Do you care now? Me too.
What are the stakes here?
Personal Stakes: Charlie must choose between facing his anxiety to chase his dream or staying stuck in the safety that’s holding him back.
Story World or Relational Stakes:
Going to college risks losing his dad’s approval; staying means betraying himself to keep the peace and succumbing to his anxiety.
Thematic Stakes:
Courage versus comfort—Do you choose comfort or change when both come at a cost?
Megan: Version 2
Remember in version 1 Megan, mother of two, gets a note from her mentally ill but brilliant brother that the world is ending in three days’ time. The public and personal stakes are sky high. This is life versus the potential for many deaths, but what could make it worse? What could make it even more interesting? What could make us care more?
So let’s try again.
What if …
Megan, thirty-seven and divorced, is a recovering alcoholic trying to rebuild her life after nearly losing custody of her twin daughters. She’s sober now—mostly—but walking a fine line with Child Protective Services, who does regular check-ins.
When her institutionalized brother—a former NASA scientist—sends her a note claiming an asteroid will hit Earth in three days, Megan doesn’t know what to believe. Reporting it could make her look unstable and cost her custody. Ignoring it could mean losing everything for real.
When strange astronomical readings start showing up on the news, Megan must decide: stay quiet to protect her tenuous relationship with her children, or risk her credibility, her freedom, and her family to save them.
Either way, she’s running out of time.
Do you care more about Megan than you did before?
I hope so.
What are the stakes?
Personal stakes:
Megan’s sobriety, credibility, and her daughters’ safety are all on the line.

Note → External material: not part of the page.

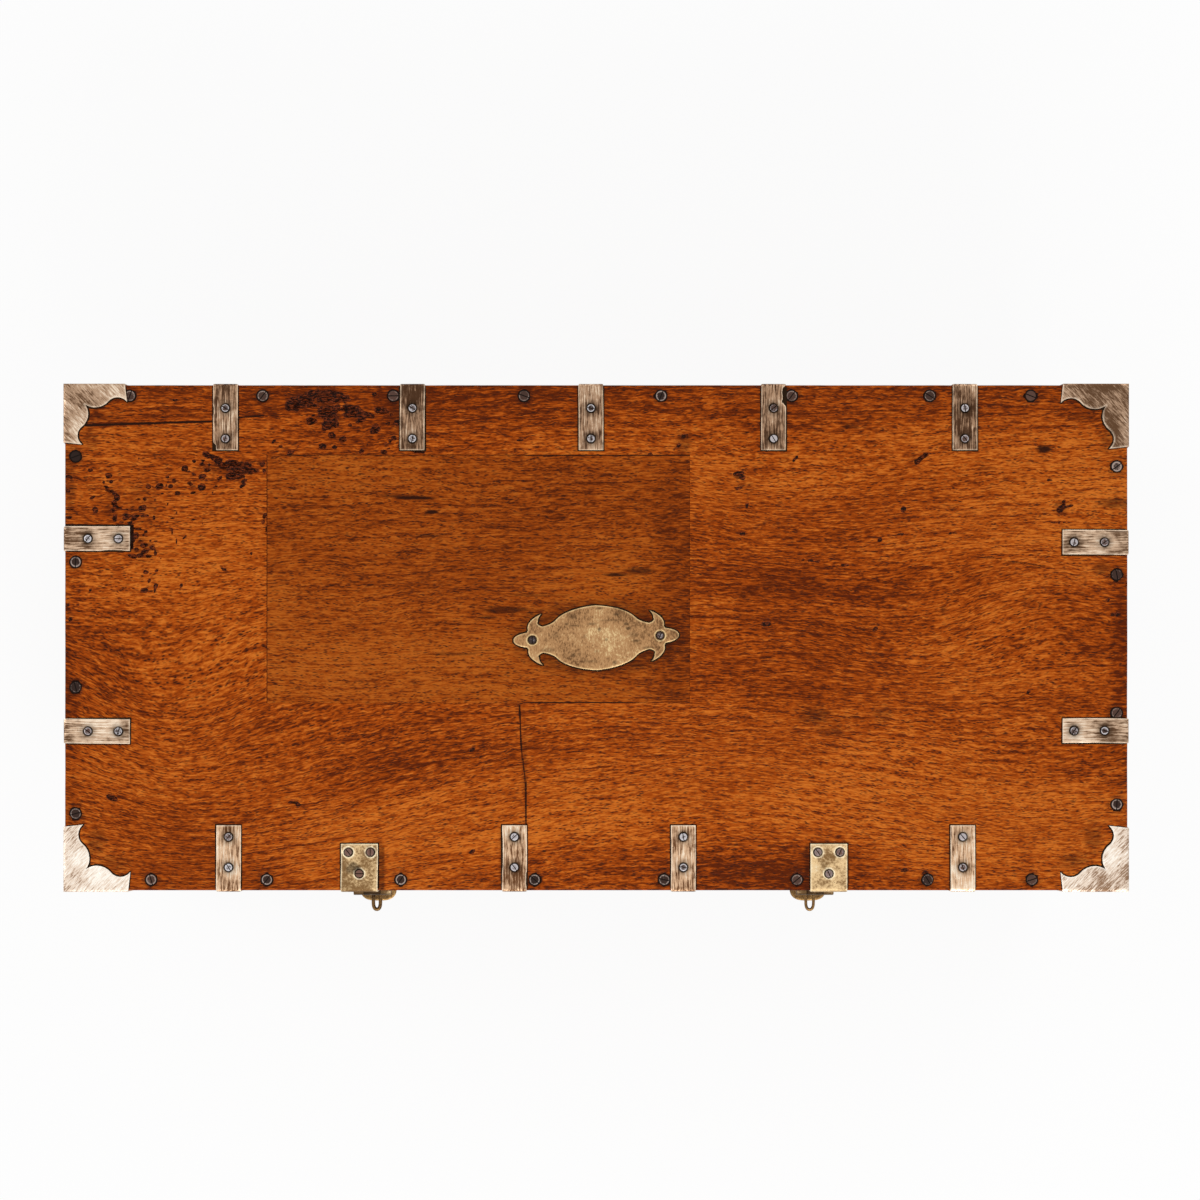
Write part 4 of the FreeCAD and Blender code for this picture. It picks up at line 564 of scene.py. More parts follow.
def grain_bend():
    """Bends the grain's lines round one place, as round a knot that the saw just missed."""
    inputs = [("Place", "Vector", None), ("Centre", "Vector", NO_CHANGE)]
    inputs += [("Spread", "Vector", (10.0, 20.0, 0.0)), ("Lift", "Float", 0.02)]
    tree, given, out = new_group("Grain bend", inputs, [("Place", "Vector")])
    away = vectors(tree, "SUBTRACT", given["Place"], given["Centre"])
    away = stretched(tree, away, given["Spread"])
    square = vectors(tree, "DOT_PRODUCT", away, away)
    bell = sums(tree, "EXPONENT", times(tree, square, -1.0))
    lift = add(tree, "ShaderNodeCombineXYZ", {"Y": times(tree, bell, given["Lift"])}).outputs[0]
    tree.links.new(vectors(tree, "ADD", given["Place"], lift), out["Place"])
    return tree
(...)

Story World and Relational stakes:
The safety of the known world is potentially at risk plus Megan risks losing her children to her ex-husband and the fragile trust she’s worked to rebuild.
Thematic stakes:
Fear versus taking action on beliefs: Can we trust our instincts when doing so might cost us everything we’ve worked to rebuild?
Pressure Test Your Story Stakes
Here are two key questions that will help you decide if you’ve baked in enough stakes to make your story compelling—both a little painful, but necessary to ask.
First: What happens if your character fails to get what they want?
If the answer is “nothing really,” sorry, but you need to dig deeper, either make the conflict matter more or come up with something different altogether.
Second: If your character stands to lose something important, why should that loss matter to the reader?
This one’s harder because it ties directly into your story’s personal and thematic stakes.
If your character cares deeply about something—and you show us why—that emotion directs the reader’s attention and energy. We invest because the characters do, especially when you’ve made the character interesting, likable, or empathetically relatable.
How do you do that? Put their guts on the page. Show their messy inner workings. What confuses them, what fires them up, and why. That’s emotional context and it’s what makes readers care.
When it comes to thematic stakes, remember that every story says something about the human condition. For you, that theme usually comes from why you’re writing the story in the first place: what you value, what you believe, what you’re still trying to figure out.
You may not recognize your story’s deeper meaning in early drafts, but if you step back and ask, What does this story prove about the complexities of being alive?—the answer will be there.
Final Thoughts
Stakes aren’t about making your characters miserable for sport. They’re about making choices consequential.
When readers can see what your protagonist stands to lose, who else gets hurt, and which belief is on the line, they invest—because it suddenly matters.
So if a section of your novel feels flat, run the pressure test: What’s the character's goal here? What happens if they fail? Why will a reader care? How does this choice cost more than the last one?
Layer in the personal → world → theme stakes, get specific about the consequences, and keep raising the price of admission. Do that, and your readers won’t be able to look away.